M. Dufay, savant physicien, de l’Académie des sciences, et mon très digne prédécesseur au Jardin du Roi, ayant fait un grand nombre d’expériences sur des diamants de toutes couleurs, a reconnu que tous n’avaient qu’une simple réfraction à peu près égale ; il a vu que leurs couleurs, quoique produites par une matière métallique, n’étaient pas fixes, mais volatiles, parce que ces couleurs disparaissent en faisant chauffer fortement ces diamants colorés dans une pâte de porcelaine : il s’est aussi assuré sur un grand nombre de diamants que les uns conservaient plus longtemps et rendaient plus vivement que les autres la lumière dont ils s’imbibent, lorsqu’on les expose aux rayons du soleil ou même à la lumière du jour ; ces faits sont certains, mais je me rappelle que, m’ayant communiqué ses observations, il m’assura positivement que les diamants naturels qu’on appelle pointes naïves ou natives, et qui n’ont pas été taillés, sont tous cristallisés en cubes ; je n’imagine pas comment il a pu se tromper sur cela, car personne n’a peut-être manié autant de diamants taillés ou bruts : il avait emprunté les diamants de la couronne et ceux de nos princes pour ses expériences, et, d’après cette assertion de M. Dufay, je doute encore que les diamants de l’ancien continent soient tous octaèdres, et ceux du Brésil tous dodécaèdres ; cette différence de forme n’est probablement pas la seule et semble nous indiquer assez qu’il peut se trouver dans les diamants d’autres formes de cristallisation, dont M. Dufay assurait que la cubique était la plus commune. M. Daubenton, de l’Académie des sciences, et garde du Cabinet du Roi, a bien voulu me communiquer les recherches ingénieuses qu’il a faites sur la structure du diamant : il a reconnu que les huit faces triangulaires du diamant octaèdre brut sont partagées par des arêtes, en sorte que ces faces triangulaires sont

  1. La pesanteur spécifique du diamant blanc oriental octaèdre est de 35 212 ; celle du diamant oriental couleur de rose, de 35 310 ; et la pesanteur spécifique du diamant dodécaèdre du Brésil n’est que de 34 444. Tables de M. Brisson. — Cette estimation ne s’accorde pas avec celle que M. Ellicot a donnée dans les Transactions philosophiques, année 1745, no 176. La pesanteur spécifique du diamant d’Orient est, selon lui, de 3 517 ; et celle du diamant du Brésil, de 3 513, différence si petite qu’on pouvait la regarder comme nulle ; mais, connaissant l’exactitude de M. Brisson et la précision avec laquelle il fait ses expériences, je crois que nous devons nous en tenir à sa détermination ; cependant on doit croire qu’il y a, tant en Orient qu’au Brésil, des diamants spécifiquement plus pesants les uns que les autres et que, probablement, M. Ellicot aura comparé le poids spécifique d’un des plus pesants du Brésil avec un des moins pesants d’Orient.
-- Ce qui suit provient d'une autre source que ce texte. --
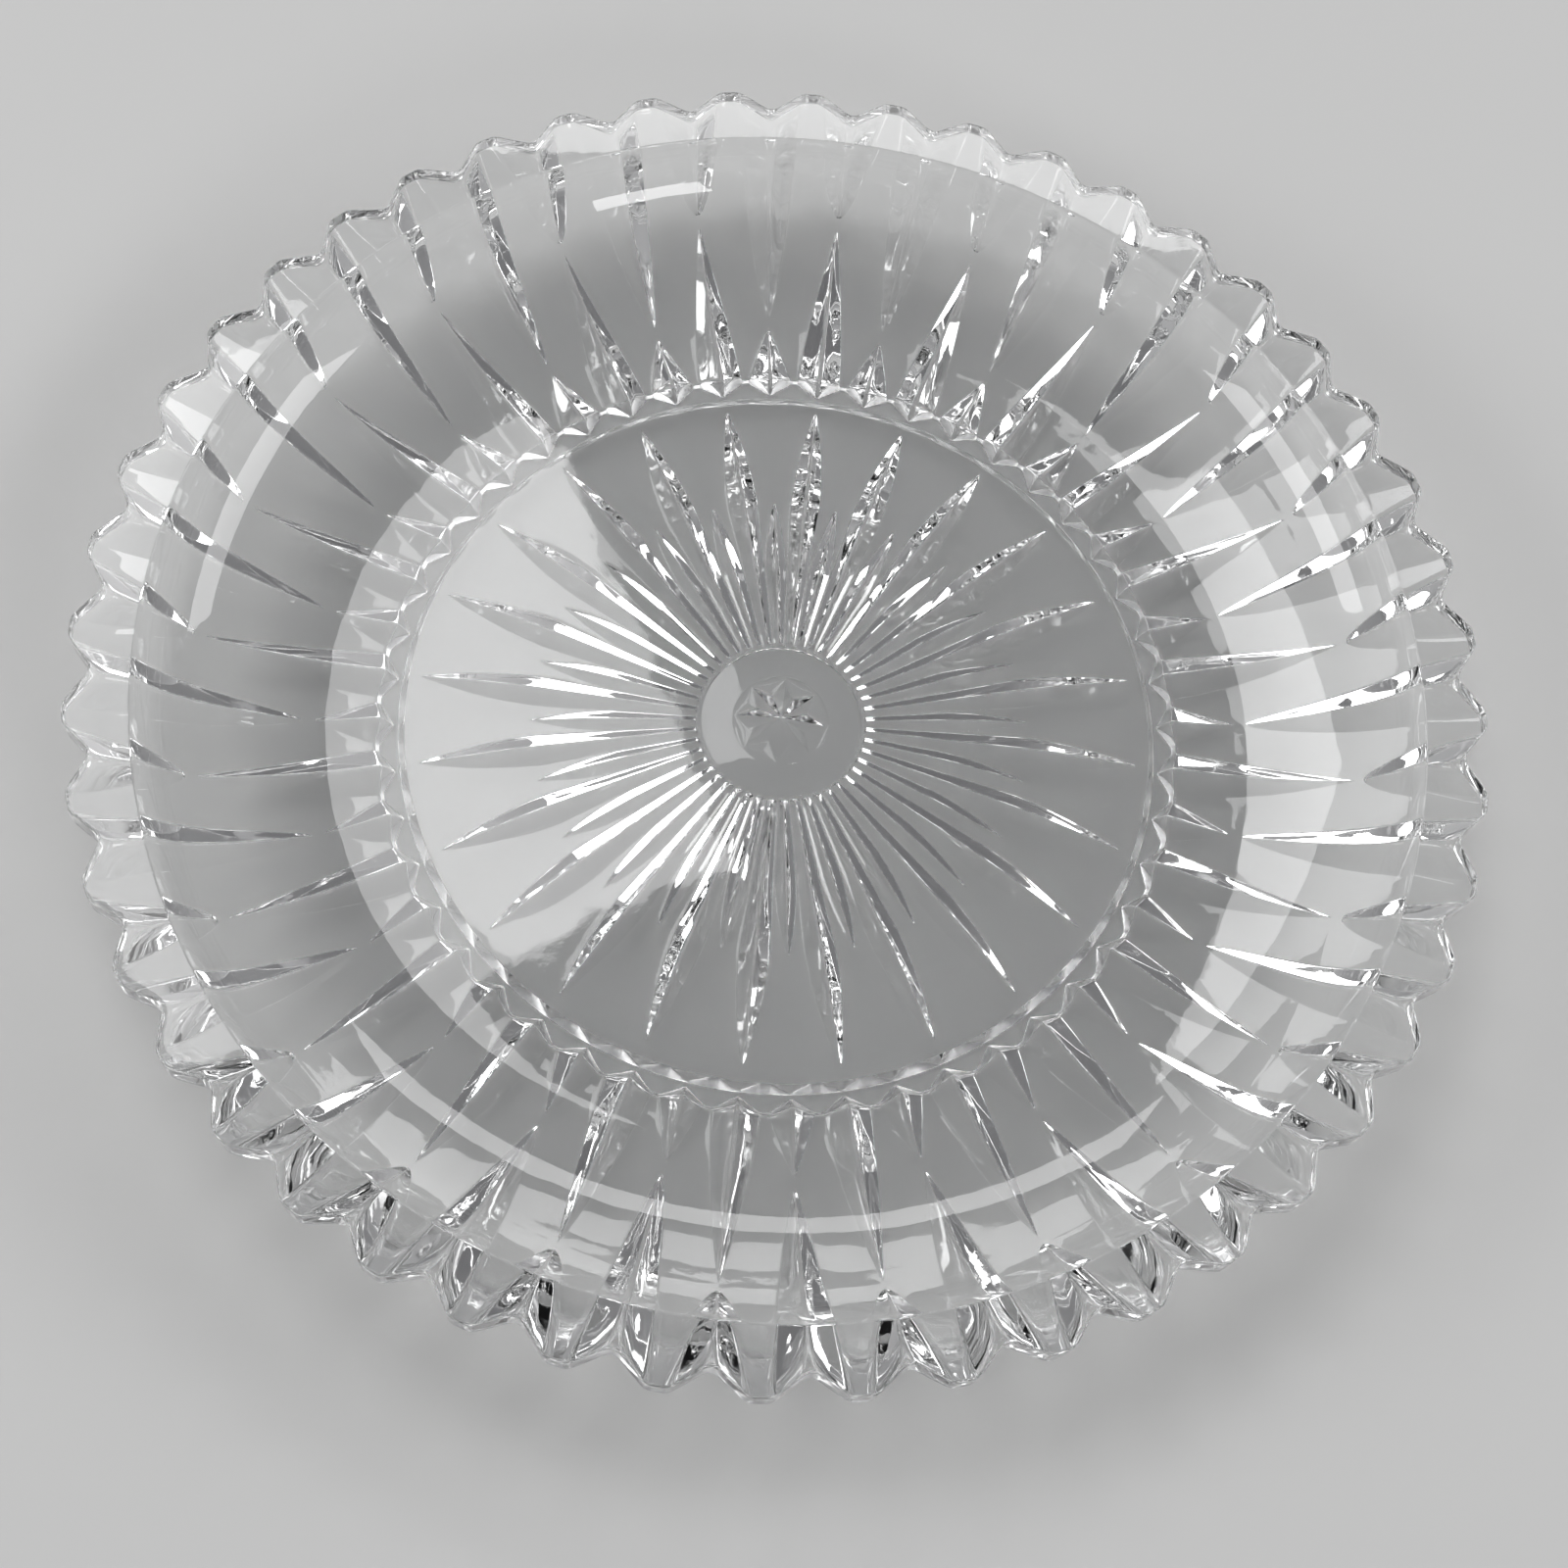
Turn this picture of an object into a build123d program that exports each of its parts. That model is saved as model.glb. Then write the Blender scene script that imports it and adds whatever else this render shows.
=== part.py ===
"""Large shallow dish of clear pressed glass, made in one piece in a two-part mould.

Frame: millimetres, +Z up, origin at the centre of the circle that the dish stands on.
A long petal of the sunburst lies on the +X axis. The inside is a smooth turned surface.
All of the pattern is on the outside: V grooves, 24 of each kind, whose half-width is
given along the radius and whose depth is a fixed share of that half-width.
"""
import os
from math import cos, radians, sin, sqrt, tan

from build123d import *

# ---- pattern ----
REPEATS = 24                    # grooves of each kind round the dish
PITCH = 360 / REPEATS           # degrees from one long petal to the next
HALF_PITCH = PITCH / 2          # degrees from a long petal to the short one beside it

# ---- turned body ----
RIM_RADIUS = 150.0              # to the noses of the teeth
RIM_BAND = 7.0                  # upright band round the noses
RIM_FALL = 0.6                  # fall of the flat top from its inner edge to the noses
MOUTH_RADIUS = 136.1            # inner edge of the flat top
INSIDE_DEPTH = 23.2             # from the inner edge of the top down to the floor
FLOOR_THICKNESS = 4.8
FLOOR_RADIUS = 92.0             # the flat floor runs smoothly into the wall here
WALL_BEND_RADIUS = 124.0        # where the low wall turns into the steep one
WALL_BEND_RISE = 8.1            # height of that turn above the floor
OUTER_TURN_RADIUS = 88.0        # lowest point of the outside wall
OUTER_TURN_HEIGHT = 2.0         # height of that point above the table

# ---- foot ring ----
RECESS_RADIUS = 82.2            # of the sunk, patterned underside
RECESS_DEPTH = 4.8              # from the table up to that underside
RECESS_DRAFT = 18.0             # degrees, lean of the recess wall from upright
FOOT_RADIUS = 87.7              # standing edge between two grooves
FOOT_NOTCH = 3.2                # how far a groove bites into the standing edge
FOOT_NOTCH_ANGLE = 3.1          # degrees, half the width of that bite
FOOT_FLARE = 25.0               # degrees, lean of the foot's side from upright

# ---- sunburst on the underside ----
MEDALLION_RADIUS = 19.0         # inner ends of the petals
MEDALLION_STEP_RADIUS = 17.6
MEDALLION_STEP = 0.4            # depth of the plain round field in the middle
PETAL_RIDGE = 0.3               # width of the ridge left between two petals
PETAL_DEPTH_RATIO = 0.82        # depth over half-width
LONG_PETAL_FULL = 54.0          # radius to which a long petal keeps its full angle
LONG_PETAL_TIP = 79.8
SHORT_PETAL_FULL = 37.0
SHORT_PETAL_TIP = 55.5
PETAL_BULGE = 2.0               # power of the taper at the tip: 1 is straight

# ---- star in the medallion ----
STAR_POINTS = 8
STAR_RADIUS = 9.9
STAR_WAIST = 6.2                # radius of the star's inner corners
STAR_DEPTH = 2.6
STAR_FIELD_RADIUS = 10.7        # small round field that the star is sunk into
STAR_FIELD_STEP = 0.25

# ---- wall grooves that start at the foot ----
BASE_START = 83.8               # radius of the blunt ends, inside the foot ring
BASE_DEPTH_RATIO = 0.82
LONG_BASE_TIP = 128.0
LONG_BASE_HALF_WIDTH = 5.0
LONG_BASE_BULGE = 1.6
SHORT_BASE_TIP = 102.5
SHORT_BASE_HALF_WIDTH = 4.8
SHORT_BASE_BULGE = 1.15

# ---- wall grooves that run out through the rim ----
RIM_HALF_WIDTH = 7.6            # at the noses
RIM_DEPTH_RATIO = 0.75
RIM_SWING = 14.0                # over this last stretch the groove turns to face outwards
LONG_RIM_TIP = 104.8
LONG_RIM_BULGE = 0.72
SHORT_RIM_TIP = 130.0
SHORT_RIM_BULGE = 0.6

# ---- cutter details ----
OVERCUT = 1.0                   # how far a cutter stands out of the surface it cuts
ROOT = 0.3                      # how far the foot's block is sunk above the deepest groove
RUN_OUT = 0.6                   # how far a cutter runs on past the tip of its groove
PETAL_STEPS = 5                 # sections in the curved end of a petal
WALL_STEPS = 6                  # sections along a wall groove

# ---- sizes that follow ----
floor_top = RECESS_DEPTH + FLOOR_THICKNESS
rim_top = floor_top + INSIDE_DEPTH
nose_top = rim_top - RIM_FALL
band_foot = nose_top - RIM_BAND
wall_run = RIM_RADIUS - OUTER_TURN_RADIUS
wall_rise = band_foot - OUTER_TURN_HEIGHT
wall_radius = (wall_run ** 2 + wall_rise ** 2) / (2 * wall_rise)
recess_lean = tan(radians(RECESS_DRAFT))


def outside(radius):
    """Height of the uncut outside at a radius, and its slope as (sine, cosine)."""
    across = max(radius - OUTER_TURN_RADIUS, 0) / wall_radius
    up = sqrt(1 - across ** 2)
    return OUTER_TURN_HEIGHT + wall_radius * (1 - up), across, up


def turned_body():
    """The dish before any groove: its half section turned about Z."""
    floor_edge = (FLOOR_RADIUS, floor_top)
    bend = (WALL_BEND_RADIUS, floor_top + WALL_BEND_RISE)
    mouth = (MOUTH_RADIUS, rim_top)
    nose = (RIM_RADIUS, nose_top)
    nose_foot = (RIM_RADIUS, band_foot)
    turn = (OUTER_TURN_RADIUS, OUTER_TURN_HEIGHT)
    recess_low = (RECESS_RADIUS + (RECESS_DEPTH - OUTER_TURN_HEIGHT) * recess_lean, OUTER_TURN_HEIGHT)
    recess_high = (RECESS_RADIUS, RECESS_DEPTH)
    low_wall = TangentArc(floor_edge, bend, tangent=(1, 0))
    outline = [
        Line((0, floor_top), floor_edge),
        low_wall,
        TangentArc(bend, mouth, tangent=low_wall % 1),
        Line(mouth, nose),
        Line(nose, nose_foot),
        TangentArc(turn, nose_foot, tangent=(1, 0)),
        Line(turn, recess_low),
        Line(recess_low, recess_high),
        Line(recess_high, (0, RECESS_DEPTH)),
        Line((0, RECESS_DEPTH), (0, floor_top)),
    ]
    section = Plane.XZ * make_face(Curve() + outline)
    return revolve(section, Axis.Z)


def wedge(sections):
    """A groove cutter along +X. Each section is an outer point (r, z), the direction
    (r, z) in which it looks out of the glass, a half-width and a depth ratio."""
    triangles = []
    for (r, z), (out_r, out_z), half_width, ratio in sections:
        depth = half_width * ratio
        reach = half_width + OVERCUT / ratio
        keel = (r - depth * out_r, 0, z - depth * out_z)
        left = (r + OVERCUT * out_r, reach, z + OVERCUT * out_z)
        right = (r + OVERCUT * out_r, -reach, z + OVERCUT * out_z)
        triangles.append(Wire.make_polygon([keel, left, right]))
    return Solid.make_loft(triangles, ruled=True)


def petal(full_radius, tip_radius):
    """Sunburst groove: full angle out to full_radius, then convex sides to a point."""

    def full_width(radius):
        return radius * tan(radians(HALF_PITCH / 2)) - PETAL_RIDGE / 2

    sections = [(MEDALLION_RADIUS, full_width(MEDALLION_RADIUS))]
    for step in range(PETAL_STEPS):
        along = step / PETAL_STEPS
        radius = full_radius + along * (tip_radius - full_radius)
        sections.append((radius, full_width(full_radius) * (1 - along ** PETAL_BULGE)))
    sections.append((tip_radius, 0))
    end_taper = sections[-2][1] / (tip_radius - sections[-2][0])
    sections.append((tip_radius + RUN_OUT, -RUN_OUT * end_taper))
    return wedge([((radius, RECESS_DEPTH), (0, -1), width, PETAL_DEPTH_RATIO) for radius, width in sections])


def base_groove(tip_radius, half_width, bulge):
    """Wall groove: blunt inside the foot ring, tapering outwards and up to a point."""
    sections = [(BASE_START, half_width)]
    for step in range(WALL_STEPS):
        along = step / WALL_STEPS
        radius = OUTER_TURN_RADIUS + along * (tip_radius - OUTER_TURN_RADIUS)
        sections.append((radius, half_width * (1 - along ** bulge)))
    end_taper = sections[-1][1] / (tip_radius - sections[-1][0])
    sections.append((tip_radius, 0))
    sections.append((tip_radius + RUN_OUT, -RUN_OUT * end_taper))
    placed = []
    for radius, width in sections:
        height, across, up = outside(radius)
        placed.append(((radius, height), (across, -up), width, BASE_DEPTH_RATIO))
    return wedge(placed)


def rim_groove(tip_radius, bulge):
    """Wall groove from a point to the rim, where it turns to face straight outwards."""
    placed = []
    first_width = RIM_HALF_WIDTH * (1 / WALL_STEPS) ** bulge
    end_taper = first_width * WALL_STEPS / (RIM_RADIUS - tip_radius)
    stations = [(tip_radius - RUN_OUT, -RUN_OUT * end_taper), (tip_radius, 0)]
    for step in range(1, WALL_STEPS + 1):
        along = step / WALL_STEPS
        radius = tip_radius + along * (RIM_RADIUS - tip_radius)
        stations.append((radius, RIM_HALF_WIDTH * along ** bulge))
    for radius, width in stations:
        height, across, up = outside(radius)
        swing = max(radius - (RIM_RADIUS - RIM_SWING), 0) / RIM_SWING
        out_r = across + swing * (1 - across)
        out_z = -sqrt(1 - out_r ** 2)
        placed.append(((radius, height), (out_r, out_z), width, RIM_DEPTH_RATIO))
    top = ((RIM_RADIUS, rim_top + OVERCUT), (1, 0), RIM_HALF_WIDTH, RIM_DEPTH_RATIO)
    return wedge(placed + [top])


def star():
    """Faceted star, sunk into the medallion: flat triangles that meet at its centre."""
    corners = []
    base = RECESS_DEPTH + MEDALLION_STEP + STAR_FIELD_STEP
    for corner in range(2 * STAR_POINTS):
        radius = STAR_WAIST if corner % 2 else STAR_RADIUS
        angle = radians(corner * 180 / STAR_POINTS)
        corners.append((radius * cos(angle), radius * sin(angle), base))
    rim = Wire.make_polygon(corners)
    return Solid.make_loft([rim, Vertex(0, 0, base + STAR_DEPTH)], ruled=True)


def medallion():
    """What is sunk into the middle of the underside: two round steps and the star."""
    deep = MEDALLION_STEP + STAR_FIELD_STEP
    field = Pos(0, 0, RECESS_DEPTH + MEDALLION_STEP / 2) * Cylinder(MEDALLION_STEP_RADIUS, MEDALLION_STEP)
    star_field = Pos(0, 0, RECESS_DEPTH + deep / 2) * Cylinder(STAR_FIELD_RADIUS, deep)
    return field + star_field + star()


def foot_ring():
    """Standing ring with a notched, flared side, solid up into the wall above it."""
    height = OUTER_TURN_HEIGHT + LONG_BASE_HALF_WIDTH * BASE_DEPTH_RATIO + ROOT
    outlines = []
    for level in (0, height):
        corners = []
        flare = level * tan(radians(FOOT_FLARE))
        for notch in range(2 * REPEATS):
            for turn, bite in ((-FOOT_NOTCH_ANGLE, 0), (0, FOOT_NOTCH), (FOOT_NOTCH_ANGLE, 0)):
                angle = radians(notch * HALF_PITCH + turn)
                radius = FOOT_RADIUS - bite + flare
                corners.append((radius * cos(angle), radius * sin(angle), level))
        outlines.append(Wire.make_polygon(corners))
    block = Solid.make_loft(outlines, ruled=True)
    wide = RECESS_RADIUS + RECESS_DEPTH * recess_lean
    recess = Pos(0, 0, RECESS_DEPTH / 2) * Cone(wide, RECESS_RADIUS, RECESS_DEPTH)
    return block - recess


def ring_of(cutter, start):
    """Copies of one cutter round Z, the first at start degrees from +X."""
    return [Rot(0, 0, start + index * PITCH) * cutter for index in range(REPEATS)]


def glass_dish():
    """The whole dish, one solid."""
    dish = turned_body()
    base_grooves = ring_of(base_groove(LONG_BASE_TIP, LONG_BASE_HALF_WIDTH, LONG_BASE_BULGE), 0)
    base_grooves += ring_of(
        base_groove(SHORT_BASE_TIP, SHORT_BASE_HALF_WIDTH, SHORT_BASE_BULGE), HALF_PITCH
    )
    dish = dish - base_grooves
    dish = dish + foot_ring()
    grooves = ring_of(rim_groove(SHORT_RIM_TIP, SHORT_RIM_BULGE), 0)
    grooves += ring_of(rim_groove(LONG_RIM_TIP, LONG_RIM_BULGE), HALF_PITCH)
    grooves += ring_of(petal(LONG_PETAL_FULL, LONG_PETAL_TIP), 0)
    grooves += ring_of(petal(SHORT_PETAL_FULL, SHORT_PETAL_TIP), HALF_PITCH)
    dish = dish - grooves
    return dish - medallion()


os.makedirs("parts", exist_ok=True)
export_step(glass_dish(), "parts/glass_dish.step")
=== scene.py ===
"""Looks for the large pressed glass dish, in metres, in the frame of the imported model.

The dish is one closed mesh. It is built as rows of points, each row one turn round the
axis, from the middle of the underside out to the rim and back in over the inside.
"""
from math import cos, pi, radians, sin, sqrt, tan

import bmesh
import bpy
import numpy as np
from mathutils import Matrix, Vector


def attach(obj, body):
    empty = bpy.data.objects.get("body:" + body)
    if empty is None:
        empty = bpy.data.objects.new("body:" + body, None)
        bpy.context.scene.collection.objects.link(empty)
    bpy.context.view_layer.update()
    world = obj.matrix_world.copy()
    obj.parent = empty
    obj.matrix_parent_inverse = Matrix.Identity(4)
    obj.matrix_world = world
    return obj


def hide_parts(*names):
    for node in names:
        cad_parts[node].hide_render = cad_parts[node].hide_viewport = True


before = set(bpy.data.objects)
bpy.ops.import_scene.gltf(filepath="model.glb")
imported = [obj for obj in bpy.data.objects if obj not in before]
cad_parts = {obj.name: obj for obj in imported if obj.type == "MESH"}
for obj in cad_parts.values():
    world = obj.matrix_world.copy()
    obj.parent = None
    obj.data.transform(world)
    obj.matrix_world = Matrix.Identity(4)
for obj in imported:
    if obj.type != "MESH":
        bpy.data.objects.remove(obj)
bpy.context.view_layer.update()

MM = 0.001

# ---- pattern ----
REPEATS = 24                        # grooves of each kind round the dish
PITCH = 2 * pi / REPEATS
HALF_PITCH = PITCH / 2

# ---- turned body, mm ----
RIM_RADIUS = 150.0
RIM_BAND = 7.0
RIM_FALL = 0.6
MOUTH_RADIUS = 136.1
INSIDE_DEPTH = 23.2
FLOOR_THICKNESS = 4.8
FLOOR_RADIUS = 92.0
WALL_BEND = (124.0, 8.1)            # radius, and height above the floor
OUTER_TURN_RADIUS = 88.0
OUTER_TURN_HEIGHT = 2.0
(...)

  2. Le diamant d’Orient cristallise en octaèdres parfaits, quelquefois tronqués légèrement, soit dans les angles, soit dans leurs bords… Le diamant du Brésil se rapporte beaucoup, par la cristallisation, au grenat dodécaèdre : cette forme semble indiquer que le diamant du Brésil n’est pas combiné aussi parfaitement que celui d’Orient, aussi est-il moins dur, moins pesant, moins parfait. Lettres de M. Demeste, t. Ier, p. 407. — Les diamants orientaux ont plus de dureté, de vivacité et de jeu que ceux du Brésil ; un œil exercé ne s’y méprend presque jamais. (Note communiquée par M. Hoppé, commis d’ambassade de Sa Majesté impériale apostolique, amateur et connaisseur très exercé.)